One might say, great but is there something to learn from this time series, or is the situation equivalent to the randomness of a coin flip? Let’s compare this bias-corrected estimate of popular support, grounded in biased X polls, with the well-known forecasting model of 538 (ABC News sponsored)  that uses traditional election polls. The two time series created starkly different pictures of the presidential election horse race in August and September. 538 was forecasting that Harris is, in relative terms, 50% more likely to win the election than Trump. However, in October the two time series started to overlap while oscillating around 50% support for each candidate. Can this be a coincidence?

On the 5th of October, Musk joined Trump’s presidential election campaign event in Pennsylvania, a key swing state, forecasted by 538 as the most pivotal state in the election. Musk literally, and famously, jumped onto the stage at that event and into Trump’s presidential election campaign. On October 20, Musk launched a daily lottery, giving away $1 million to a registered swing state voter. These unusual events may be reflected in the two time series lines showing dipping support for Harris after October 15 and between October 20-25. 
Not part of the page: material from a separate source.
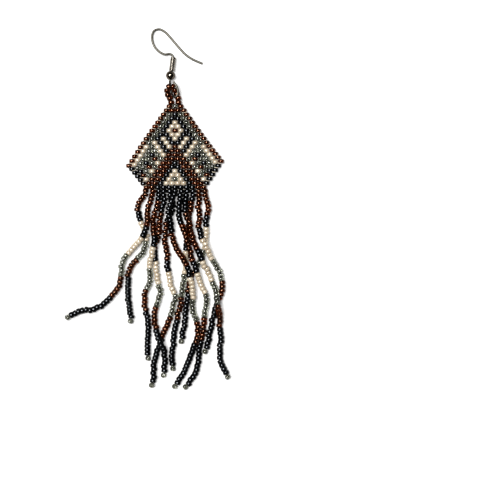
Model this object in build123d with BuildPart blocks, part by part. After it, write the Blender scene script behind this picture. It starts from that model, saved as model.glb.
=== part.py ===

The time series of public support estimates based on X polls does not only synchronize with the 538 forecast. It also synchronizes with prediction markets, where players bet on the winner of the election, such as PredictIt and Polymarket (blue lines below). These are not the only events in which there is synchrony  between the four time series lines. In fact, right after the September 10 debate between Harris and Trump, the support for Harris increased according to all four time series (see the below, and above, figure). 

It is unlikely that all these relationships are accidental, but more research is needed to establish the forecasting potential of bias-corrected estimates on biased polls from X. For instance, I’m curious how such estimates hold in comparison to top forecasting models in the profitability test proposed by Rajiv Sethi (check out his post). This research is fascinating, particularly given how drastic a twist the idea of accurately estimating public opinion from X polls is in comparison to the realization that extremely biased X polls, quite frankly, misinform users.

If X was committed to poll accuracy, they could compute and publish on their platform such bias-corrected estimates of public support. Not only that, but X could do it with a much higher precision than us, because the platform has access to much more data. Our bias-corrected estimation method applies various AI components, including a large language model, a demographic classifier, and a partisanship classifier. It is a data-intensive and computationally complex approach. Our approach resembles the vision of the famous sci-fi writer, Isaac Asimov (admired by Musk), outlined in his short story Franchise. Asimov envisioned a supercomputer, called Multivac, that would forecast election outcomes by identifying and interviewing an extremely small sample of representative voters. 

To do justice to this vision, X may need to commit to a point of distinction between freedom of speech and freedom to misinform. 

Disclaimer: I recently accepted a faculty position at University College Dublin and transitioned to the role of adjunct professor at the University of Massachusetts Amherst. My move is, in part, motivated by the introduction of the Digital Services Act (DSA) in the European Union, a regulation that facilitates the study of social media platforms and their impact on democratic societies. Without such regulation, it would be practically impossible to continue studying polls on X, because X has limited academic access to data since Musk bought the platform.

 1 We’re comparing here slightly different things: the percentage of population supporting a candidate (estimated based on data from X) with the probability of the candidate winning the election (estimated by 538 based on traditional polls).

2 Price of a prediction market contract bidding that a particular candidate will win the election is yet another thing than both the percentage of population supporting a candidate and the probability of that candidate winning the election. Nevertheless, the three are related, as this post shows.